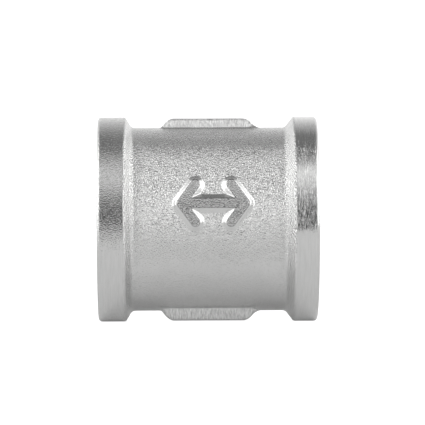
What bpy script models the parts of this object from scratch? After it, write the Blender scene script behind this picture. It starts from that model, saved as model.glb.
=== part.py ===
"""Pipe coupling: one nickel-plated brass forging with a G 1/2 inside thread at each end.

Metres, +Z up. The pipe axis is X and the origin is the centre of the coupling.
The two ribs are near +Z and -Z, on the forging's parting plane, and the raised mark faces -Y.
"""

import math

import bmesh
import bpy
from mathutils import Matrix, Vector

MM = 0.001

# Outside of the forging. Radii of round shapes are to the middle of a facet.
LENGTH = 28.5 * MM
BARREL_RADIUS = 11.95 * MM
COLLAR_RADIUS = 13.33 * MM
COLLAR_WIDTH_LEFT = 3.57 * MM
COLLAR_WIDTH_RIGHT = 3.11 * MM
CONE_LEFT = 0.83 * MM  # length along X of the slope from the collar down to the barrel
CONE_RIGHT = 1.08 * MM
EDGE_ROUND = 0.45 * MM  # outer edge of the end faces
SHOULDER_ROUND = 0.42 * MM  # top of the collar's slope
ROOT_FILLET = 0.75 * MM  # foot of the collar's slope
ROUND_SEGMENTS = 72
ARC_STEPS = 3

# Inside thread: G 1/2, 14 turns to the inch, 55 degree flanks.
PITCH = 25.4 * MM / 14
THREAD_MAJOR_RADIUS = 20.955 * MM / 2
THREAD_MINOR_RADIUS = 18.631 * MM / 2
THREAD_FLANK = math.radians(27.5)
THREAD_SEGMENTS = 48  # points round one turn
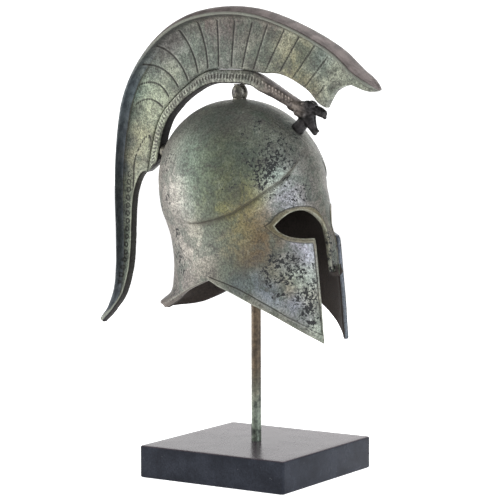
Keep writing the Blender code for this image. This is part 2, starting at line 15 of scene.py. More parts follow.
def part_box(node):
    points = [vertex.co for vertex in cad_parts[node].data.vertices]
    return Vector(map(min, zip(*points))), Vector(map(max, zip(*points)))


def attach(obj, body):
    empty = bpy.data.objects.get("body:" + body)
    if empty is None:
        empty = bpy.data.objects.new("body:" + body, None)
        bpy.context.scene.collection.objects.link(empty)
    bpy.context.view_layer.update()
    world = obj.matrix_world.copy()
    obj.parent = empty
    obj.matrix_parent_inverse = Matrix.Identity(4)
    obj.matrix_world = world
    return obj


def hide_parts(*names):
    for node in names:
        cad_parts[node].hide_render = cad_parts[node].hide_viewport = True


bl_info = {
    "name": "Crested bronze helmet",
    "version": (1, 0, 0),
    "blender": (4, 5, 0),
    "location": "3D View > Sidebar > Helmet",
    "description": "Builds a crested bronze helmet with patina on a stone stand",
    "category": "Add Mesh",
}

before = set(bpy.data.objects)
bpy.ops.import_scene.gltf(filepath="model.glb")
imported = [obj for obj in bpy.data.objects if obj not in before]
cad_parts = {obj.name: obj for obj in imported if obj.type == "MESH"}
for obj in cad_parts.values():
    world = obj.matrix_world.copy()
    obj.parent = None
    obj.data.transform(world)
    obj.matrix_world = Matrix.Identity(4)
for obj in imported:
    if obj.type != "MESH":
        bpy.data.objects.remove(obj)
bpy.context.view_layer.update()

# Places read from the frame
SLAB_LOW, SLAB_HIGH = (np.array(corner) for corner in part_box("stand_base"))
ROD_LOW, ROD_HIGH = (np.array(corner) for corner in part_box("stand_rod"))
KNOB_LOW, KNOB_HIGH = (np.array(corner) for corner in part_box("crest_knob"))
PEG_LOW, PEG_HIGH = (np.array(corner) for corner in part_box("rear_peg"))
DOME_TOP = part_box("helmet_bowl")[1].z

# Bowl
BOWL_HEIGHT = 0.210
WIDEST_HEIGHT = 0.134
DOME_BACK = 0.094
DOME_FRONT = 0.065
DOME_HALF_WIDTH = 0.0635
DOME_MIDDLE = 0.014
CROWN_SHIFT = 0.0045
BOWL_WALL = 0.0046
NOSE_HALF_WIDTH = 0.0064
NOSE_ROOT_LEVEL = 0.099
NOSE_TIP_LEVEL = 0.057
CHEEK_HALF_GAP = 0.0204
TIP_LEVEL = DOME_TOP - BOWL_HEIGHT

# Crest plate
CREST_HALF_WIDTH = 0.0135
CREST_CROWN = 0.0056
CREST_RIM = 0.0026
CREST_FILLET = 0.0075
WEB_THICKNESS = 0.009
CREST_FRONT = 0.120
CREST_BACK = 0.147
CREST_RISE = 0.0775
TAIL_DROP = 0.209

# Serpent
BAND_THICKNESS = 0.0145
BAND_DEPTH = 0.0125
BAND_RISE = 0.0135
BAND_FRONT = 0.0085
BAND_BACK = 0.1145

# Bowl sections: level as a share of WIDEST_HEIGHT, shares of the back, front,
# half width and middle, and the front's bluntness
SECTIONS = np.array([
    (-0.060, 0.85, 1.388, 0.819, 0.286, 2.15), (0.157, 1.02, 1.338, 0.850, 0.286, 2.15),
    (0.194, 1.04, 1.331, 0.855, 0.286, 2.15), (0.224, 0.985, 1.323, 0.858, 0.286, 2.15),
    (0.261, 0.91, 1.314, 0.861, 0.286, 2.15), (0.302, 0.875, 1.303, 0.866, 0.286, 2.15),
    (0.381, 0.855, 1.285, 0.866, 0.286, 2.15), (0.463, 0.85, 1.266, 0.866, 0.286, 2.15),
    (0.582, 0.864, 1.238, 0.874, 0.357, 2.15), (0.660, 0.885, 1.215, 0.898, 0.429, 2.10),
    (0.739, 0.926, 1.169, 0.929, 0.536, 1.95), (0.828, 0.973, 1.115, 0.969, 0.714, 1.85),
    (0.910, 0.993, 1.062, 0.992, 0.857, 1.90), (1.000, 1.00, 1.000, 1.000, 1.000, 2.00),
])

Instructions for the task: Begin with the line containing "Keep writing the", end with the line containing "cad_parts[node].hide_render = cad_parts[node].hide_viewport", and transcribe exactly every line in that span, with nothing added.

Result of this exercise:
Keep writing the Blender code for this image. This is part 2, starting at line 15 of scene.py. More parts follow.
def part_box(node):
    points = [vertex.co for vertex in cad_parts[node].data.vertices]
    return Vector(map(min, zip(*points))), Vector(map(max, zip(*points)))


def attach(obj, body):
    empty = bpy.data.objects.get("body:" + body)
    if empty is None:
        empty = bpy.data.objects.new("body:" + body, None)
        bpy.context.scene.collection.objects.link(empty)
    bpy.context.view_layer.update()
    world = obj.matrix_world.copy()
    obj.parent = empty
    obj.matrix_parent_inverse = Matrix.Identity(4)
    obj.matrix_world = world
    return obj


def hide_parts(*names):
    for node in names:
        cad_parts[node].hide_render = cad_parts[node].hide_viewport = True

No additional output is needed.